The Justice Department said it is exploring other ways to reduce its manual process for collecting the Procurement Instrument Identifier (PIID), and also said in its written response that it is working on the budgetary accounting of Federal Prison Industries. A PIDD is a alpha or numeric code used in federal acquisition.

The IG did acknowledge the Justice Department’s progress toward implementation, including DOJ’s distinction as one of the first agencies to set a plan for DATA Act governance structure.

DOJ also provided feedback on the DATA Act Information Model Schema (DAIMS) and partnered with Treasury to lead a Product Control Board Momentum (financial system vendor) working group,” the IG review stated.

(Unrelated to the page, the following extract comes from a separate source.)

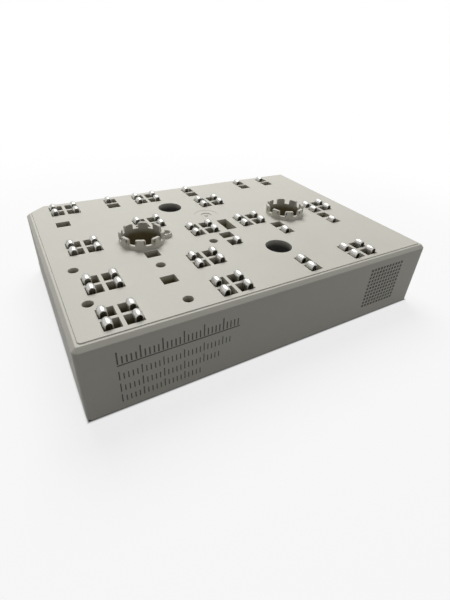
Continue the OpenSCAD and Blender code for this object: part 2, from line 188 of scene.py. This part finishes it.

“The department DATA Act working group’s participation played an instrumental role in encouraging Treasury to directly pull data from various source systems to which Treasury already has access, rather than the agencies pulling information from those systems themselves and resubmitting the information to Treasury manually,” the review stated.

‘Just the beginning’

DOJ isn’t the only agency to hit some potholes on the road to full DATA Act implementation.

The Housing and Urban Development Department’s inspector general said in its August review that the department was at risk of missing the deadline due to, among other things, management turnover and an incomplete inventory of data elements.

Treasury Department and OMB officials also testified on Capitol Hill in early December that Congress shouldn’t expect perfect data nor financial reporting come May.

Treasury Fiscal Assistant Secretary David Lebryk told lawmakers that while much attention has been paid to the implementation deadline, “I think it is important to note that May is just the beginning.”

A new report from the Government Accountability Office found that 19 of the 24 CFO Act agencies are having trouble implementing the DATA Act because of systems integration, a lack of resources and guidance, and more complex reporting requirements.